The data must be returned in full and exactly as given.

** BEGIN Given information **

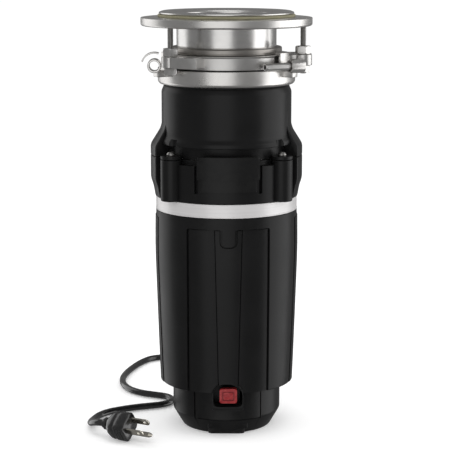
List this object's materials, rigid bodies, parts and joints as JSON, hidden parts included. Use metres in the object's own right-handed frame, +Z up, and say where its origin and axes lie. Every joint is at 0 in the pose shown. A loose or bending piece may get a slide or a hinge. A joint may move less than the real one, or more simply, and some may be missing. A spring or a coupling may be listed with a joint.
{
  "type": "kitchen garbage disposal",
  "caption": "Slim upright kitchen waste disposer with a twist-lock sink mount, bolted grind chamber, motor shell, reset button and grounded power cord.",
  "frame": {"origin": "centre of the base boss's underside, on the motor's axis, where the object stands", "axes": "+Z up along the motor's axis to the sink flange, -Y to the front with the reset button, +Y to the drain and the cord's exit"},
  "size_m": [0.202, 0.2977, 0.3813],
  "materials": {
    "brushed_steel": "brushed stainless and zinc-plated steel",
    "dark_steel": "dark plated or phosphated steel",
    "black_plastic": "satin black moulded plastic",
    "black_rubber": "matte black rubber",
    "gasket_fibre": "olive fibre gasket, matte",
    "red_plastic": "red translucent-looking button",
    "copper": "copper windings, commutator and brushes",
    "trim_band": "satin silver trim foil",
    "cord_jacket": "semi-gloss black cord jacket",
    "nickel": "nickel-plated brass prongs"
  },
  "bodies": {
    "housing": {"sink_flange": "brushed_steel", "sink_gasket": "gasket_fibre", "backup_ring": "brushed_steel", "upper_mounting_ring": "brushed_steel", "collar_seal": "black_rubber", "snap_ring": "dark_steel", "mounting_gasket": "black_rubber", "splash_guard": "black_rubber", "canister": "black_plastic", "joint_housing": "black_plastic", "discharge_outlet": "black_plastic", "chamber_liner": "brushed_steel", "grind_ring": "dark_steel", "chamber_base": "dark_steel", "lower_bearing": "dark_steel", "upper_bearing": "dark_steel", "shaft_seal": "black_rubber", "motor_can": "dark_steel", "magnet_1": "dark_steel", "magnet_2": "dark_steel", "brush_1": "copper", "brush_2": "copper", "silver_band": "trim_band", "motor_skirt": "black_plastic", "lower_cap": "black_plastic", "overload_protector": "black_plastic", "strain_relief": "black_rubber", "cord_lead": "cord_jacket", "cord_run": "cord_jacket", "cord_coil": "cord_jacket", "plug_body": "black_rubber", "plug_blade_1": "nickel", "plug_blade_2": "nickel", "ground_pin": "nickel", "stud_1": "dark_steel", "clamp_nut_1": "brushed_steel", "lock_nut_1": "brushed_steel", "foot_1": "black_rubber", "stud_2": "dark_steel", "clamp_nut_2": "brushed_steel", "lock_nut_2": "brushed_steel", "foot_2": "black_rubber", "stud_3": "dark_steel", "clamp_nut_3": "brushed_steel", "lock_nut_3": "brushed_steel", "foot_3": "black_rubber", "joint_screw_1": "brushed_steel", "joint_screw_2": "brushed_steel", "joint_screw_3": "brushed_steel", "joint_screw_4": "brushed_steel"},
    "rotor": {"shaft": "dark_steel", "armature": "copper", "commutator": "copper", "turntable": "brushed_steel", "turntable_nut": "brushed_steel"},
    "impeller_1": {"impeller_1": "brushed_steel"},
    "impeller_2": {"impeller_2": "brushed_steel"},
    "reset_button": {"reset_button": "red_plastic"},
    "twist_lock": {"lock_ring": "brushed_steel", "ear_pin": "brushed_steel"}
  },
  "joints": [
    {"name": "rotor_spin", "type": "hinge", "parent": "housing", "child": "rotor", "pos_m": [0, 0, 0.13], "axis": [0, 0, 1], "continuous": true},
    {"name": "impeller_1_swivel", "type": "hinge", "parent": "rotor", "child": "impeller_1", "pos_m": [0.032, 0, 0.263], "axis": [0, 0, 1], "continuous": true},
    {"name": "impeller_2_swivel", "type": "hinge", "parent": "rotor", "child": "impeller_2", "pos_m": [-0.032, 0, 0.263], "axis": [0, 0, 1], "continuous": true},
    {"name": "reset_press", "type": "slide", "parent": "housing", "child": "reset_button", "axis": [0, 1, 0], "range_m": [0, 0.0025], "stiffness_N_per_m": 800},
    {"name": "twist_lock_turn", "type": "hinge", "parent": "housing", "child": "twist_lock", "pos_m": [0, 0, 0.325], "axis": [0, 0, 1], "range_deg": [-40, 0]}
  ]
}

** END Given information **

### Solved exercise
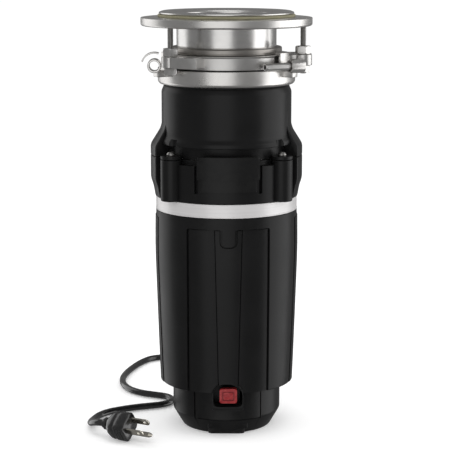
List this object's materials, rigid bodies, parts and joints as JSON, hidden parts included. Use metres in the object's own right-handed frame, +Z up, and say where its origin and axes lie. Every joint is at 0 in the pose shown. A loose or bending piece may get a slide or a hinge. A joint may move less than the real one, or more simply, and some may be missing. A spring or a coupling may be listed with a joint.
{
  "type": "kitchen garbage disposal",
  "caption": "Slim upright kitchen waste disposer with a twist-lock sink mount, bolted grind chamber, motor shell, reset button and grounded power cord.",
  "frame": {"origin": "centre of the base boss's underside, on the motor's axis, where the object stands", "axes": "+Z up along the motor's axis to the sink flange, -Y to the front with the reset button, +Y to the drain and the cord's exit"},
  "size_m": [0.202, 0.2977, 0.3813],
  "materials": {
    "brushed_steel": "brushed stainless and zinc-plated steel",
    "dark_steel": "dark plated or phosphated steel",
    "black_plastic": "satin black moulded plastic",
    "black_rubber": "matte black rubber",
    "gasket_fibre": "olive fibre gasket, matte",
    "red_plastic": "red translucent-looking button",
    "copper": "copper windings, commutator and brushes",
    "trim_band": "satin silver trim foil",
    "cord_jacket": "semi-gloss black cord jacket",
    "nickel": "nickel-plated brass prongs"
  },
  "bodies": {
    "housing": {"sink_flange": "brushed_steel", "sink_gasket": "gasket_fibre", "backup_ring": "brushed_steel", "upper_mounting_ring": "brushed_steel", "collar_seal": "black_rubber", "snap_ring": "dark_steel", "mounting_gasket": "black_rubber", "splash_guard": "black_rubber", "canister": "black_plastic", "joint_housing": "black_plastic", "discharge_outlet": "black_plastic", "chamber_liner": "brushed_steel", "grind_ring": "dark_steel", "chamber_base": "dark_steel", "lower_bearing": "dark_steel", "upper_bearing": "dark_steel", "shaft_seal": "black_rubber", "motor_can": "dark_steel", "magnet_1": "dark_steel", "magnet_2": "dark_steel", "brush_1": "copper", "brush_2": "copper", "silver_band": "trim_band", "motor_skirt": "black_plastic", "lower_cap": "black_plastic", "overload_protector": "black_plastic", "strain_relief": "black_rubber", "cord_lead": "cord_jacket", "cord_run": "cord_jacket", "cord_coil": "cord_jacket", "plug_body": "black_rubber", "plug_blade_1": "nickel", "plug_blade_2": "nickel", "ground_pin": "nickel", "stud_1": "dark_steel", "clamp_nut_1": "brushed_steel", "lock_nut_1": "brushed_steel", "foot_1": "black_rubber", "stud_2": "dark_steel", "clamp_nut_2": "brushed_steel", "lock_nut_2": "brushed_steel", "foot_2": "black_rubber", "stud_3": "dark_steel", "clamp_nut_3": "brushed_steel", "lock_nut_3": "brushed_steel", "foot_3": "black_rubber", "joint_screw_1": "brushed_steel", "joint_screw_2": "brushed_steel", "joint_screw_3": "brushed_steel", "joint_screw_4": "brushed_steel"},
    "rotor": {"shaft": "dark_steel", "armature": "copper", "commutator": "copper", "turntable": "brushed_steel", "turntable_nut": "brushed_steel"},
    "impeller_1": {"impeller_1": "brushed_steel"},
    "impeller_2": {"impeller_2": "brushed_steel"},
    "reset_button": {"reset_button": "red_plastic"},
    "twist_lock": {"lock_ring": "brushed_steel", "ear_pin": "brushed_steel"}
  },
  "joints": [
    {"name": "rotor_spin", "type": "hinge", "parent": "housing", "child": "rotor", "pos_m": [0, 0, 0.13], "axis": [0, 0, 1], "continuous": true},
    {"name": "impeller_1_swivel", "type": "hinge", "parent": "rotor", "child": "impeller_1", "pos_m": [0.032, 0, 0.263], "axis": [0, 0, 1], "continuous": true},
    {"name": "impeller_2_swivel", "type": "hinge", "parent": "rotor", "child": "impeller_2", "pos_m": [-0.032, 0, 0.263], "axis": [0, 0, 1], "continuous": true},
    {"name": "reset_press", "type": "slide", "parent": "housing", "child": "reset_button", "axis": [0, 1, 0], "range_m": [0, 0.0025], "stiffness_N_per_m": 800},
    {"name": "twist_lock_turn", "type": "hinge", "parent": "housing", "child": "twist_lock", "pos_m": [0, 0, 0.325], "axis": [0, 0, 1], "range_deg": [-40, 0]}
  ]
}